ADCs and DACs for audio instrumentation applications

One thing was that reported a ASR to fix the hump was to change the reference voltage at the I/V opamps non-inverting inputs to something less than AVCC/2. IIRC, the info was shared with permission of ESS. Don't know if anyone had any success with it. However, sometimes dacs have been seen with with a reference voltage of AVCC/3 or so (again IIRC, original 2-layer diyinhk ES9038PRO dac, and iancanada dual ES9038Q2M dac come to mind).

I am happy to recognize Markw4 first (as far as I am concerned) major contribution to this forum. Keep up the good work, apparently quoting from previous work is so much more better than unsubstantiated opinions!

Please quote that ASR gem post related to the effect of the Vcm on the "ESS hump", I cannot find it; apparently it's the key to eliminating this nasty artifact.

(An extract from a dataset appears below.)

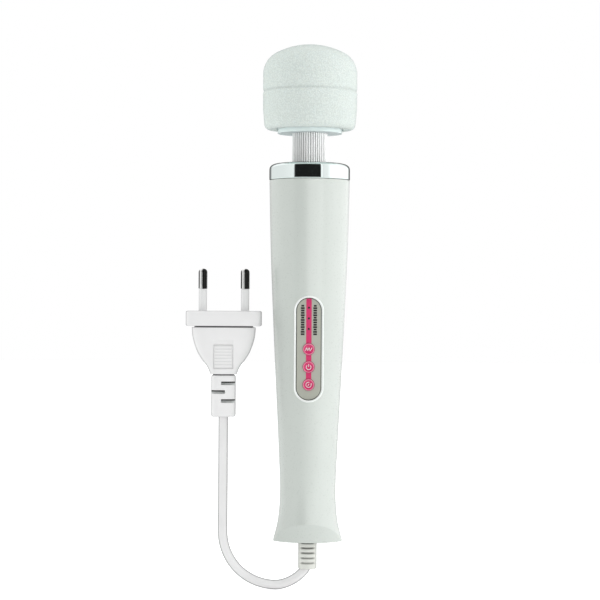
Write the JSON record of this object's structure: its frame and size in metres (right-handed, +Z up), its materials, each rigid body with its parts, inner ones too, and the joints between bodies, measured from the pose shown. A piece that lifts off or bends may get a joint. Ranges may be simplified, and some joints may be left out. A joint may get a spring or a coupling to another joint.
{
  "type": "handheld wand massager",
  "caption": "Corded wand massager: round soft head on a flexible neck, tapered white handle with a button panel, two-pin mains plug on a looped cord.",
  "frame": {"origin": "on the wand's axis at the waist of the handle, where the hand closes round it", "axes": "+Z up the wand's axis towards the head, -Y the front with the buttons, -X the side where the cord loops up"},
  "size_m": [0.0764, 0.0424, 0.245],
  "materials": {
    "shell_white": "pearl white, glossy",
    "soft_white": "matt white soft plastic",
    "steel": "plated steel",
    "chrome": "mirror chrome plating",
    "panel_grey": "satin grey",
    "panel_film": "silver-grey printed film with a pink stripe",
    "black_rubber": "black",
    "button_pink": "gloss pink with white icons",
    "black_plastic": "black",
    "smoked_plastic": "smoked clear",
    "circuit_board": "green solder mask",
    "lamp_white": "clear white",
    "fuse_glass": "clear glass with metal ends",
    "capacitor_sleeve": "dark blue sleeve",
    "wire_sleeve": "insulated wire",
    "ribbon_grey": "grey ribbon",
    "bronze": "bronze",
    "magnet_iron": "ferrite",
    "lamination_steel": "stacked laminations",
    "copper": "enamelled copper",
    "aluminium": "machined",
    "neck_silver": "flexible ribbed sleeve with a metallised finish",
    "spring_steel": "spring wire",
    "head_plastic": "pale grey-white",
    "silicone_white": "pale mint-white silicone with a fine pebbled texture",
    "weight_iron": "sintered iron",
    "cord_white": "white flexible plastic",
    "plug_white": "white moulded plastic",
    "pin_metal": "nickel-plated brass",
    "pin_sleeve_white": "white insulating sleeve"
  },
  "bodies": {
    "handle": {"front_shell": "shell_white", "rear_shell": "shell_white", "case_screws": "steel", "screw_plugs": "soft_white", "chrome_collar": "chrome", "control_panel": "panel_grey", "panel_overlay": "panel_film", "panel_gasket": "black_rubber", "tact_switches": "black_plastic", "light_guides": "smoked_plastic", "control_board": "circuit_board", "control_chip": "black_plastic", "indicator_lamps": "lamp_white", "board_screws": "steel", "power_board": "circuit_board", "fuse": "fuse_glass", "smoothing_capacitor": "capacitor_sleeve", "power_chips": "black_plastic", "supply_wires": "wire_sleeve", "motor_leads": "wire_sleeve", "board_link": "ribbon_grey", "motor_can": "steel", "motor_end_cap": "black_plastic", "motor_bushes": "bronze", "motor_magnets": "magnet_iron", "brush_gear": "bronze", "motor_damper": "black_rubber", "neck_mount": "aluminium", "neck_clamp_ring": "steel", "neck_screws": "steel", "strain_relief": "cord_white"},
    "neck": {"neck_sleeve": "neck_silver", "neck_spring": "spring_steel"},
    "head": {"head_core_base": "head_plastic", "head_core_cap": "head_plastic", "head_cover": "silicone_white", "bearing_bridge": "aluminium", "bridge_screws": "steel", "bearing_outer_races": "steel", "bearing_balls": "steel"},
    "motor_rotor": {"armature_core": "lamination_steel", "armature_windings": "copper", "commutator": "copper", "motor_shaft": "steel", "motor_drive_hub": "bronze", "drive_spring": "spring_steel"},
    "eccentric": {"bearing_inner_races": "steel", "head_drive_hub": "bronze", "eccentric_shaft": "steel", "eccentric_weight": "weight_iron"},
    "wave_button": {"wave_button": "button_pink"},
    "power_button": {"power_button": "button_pink"},
    "speed_button": {"speed_button": "button_pink"},
    "cord": {"mains_cable": "cord_white"},
    "plug": {"plug_boot": "plug_white", "plug_body": "plug_white", "plug_bridge": "plug_white", "plug_wires": "wire_sleeve", "plug_pins": "pin_metal", "pin_sleeves": "pin_sleeve_white"}
  },
  "joints": [
    {"name": "neck_nod", "type": "hinge", "parent": "handle", "child": "neck", "pos_m": [0, 0, 0.1552], "axis": [1, 0, 0], "range_deg": [-15, 15], "stiffness_Nm_per_rad": 0.6, "deforming": ["neck_sleeve", "neck_spring", "drive_spring"]},
    {"name": "neck_sway", "type": "hinge", "parent": "neck", "child": "head", "pos_m": [0, 0, 0.1552], "axis": [0, 1, 0], "range_deg": [-15, 15], "stiffness_Nm_per_rad": 0.6, "deforming": ["neck_sleeve", "neck_spring", "drive_spring"]},
    {"name": "motor_spin", "type": "hinge", "parent": "handle", "child": "motor_rotor", "pos_m": [0, 0, 0.115], "axis": [0, 0, 1], "continuous": true},
    {"name": "eccentric_spin", "type": "hinge", "parent": "head", "child": "eccentric", "pos_m": [0, 0, 0.184], "axis": [0, 0, 1], "continuous": true},
    {"name": "wave_press", "type": "slide", "parent": "handle", "child": "wave_button", "axis": [0, 0.999, 0.0448], "range_m": [0, 0.0006], "stiffness_N_per_m": 1500},
    {"name": "power_press", "type": "slide", "parent": "handle", "child": "power_button", "axis": [0, 0.999, 0.0448], "range_m": [0, 0.0006], "stiffness_N_per_m": 1500},
    {"name": "speed_press", "type": "slide", "parent": "handle", "child": "speed_button", "axis": [0, 0.999, 0.0448], "range_m": [0, 0.0006], "stiffness_N_per_m": 1500},
    {"name": "cord_swing", "type": "hinge", "parent": "handle", "child": "cord", "pos_m": [0, 0, -0.026], "axis": [1, 0, 0], "range_deg": [-30, 30], "stiffness_Nm_per_rad": 0.05, "deforming": ["strain_relief", "supply_wires"]},
    {"name": "plug_bend", "type": "hinge", "parent": "cord", "child": "plug", "pos_m": [-0.0382, 0, 0.044], "axis": [1, 0, 0], "range_deg": [-30, 30], "stiffness_Nm_per_rad": 0.05, "deforming": ["plug_boot", "plug_wires"]}
  ],
  "couplings": [
    {"joint": "eccentric_spin", "follows": "motor_spin", "ratio": 1}
  ]
}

Here are the THD results, the Vcm value is in the screen shot names (left to right, the original 1.65V, then 1.2V, 1V, and 0.68V). Decreasing the Vcm from 1.65V apparently initially shifts the hump toward higher input values, then at 0.68V the hump is completely missing. Please note the Y change of scale on the 0.68V graph, the bottom is now -130dB. I have to double check, but I recall that the increase of THD towards FS is due to the insane levels (almost 20Vpp) that my R&D UPD starts to run into non linearities at.

I have to admit I have no clue why the changes in Vcm triggers such a dramatic change in the distortion profile, engineering based suggestions are welcomed.

P.S. I wonder if the same trick would help the ES9038Q2M.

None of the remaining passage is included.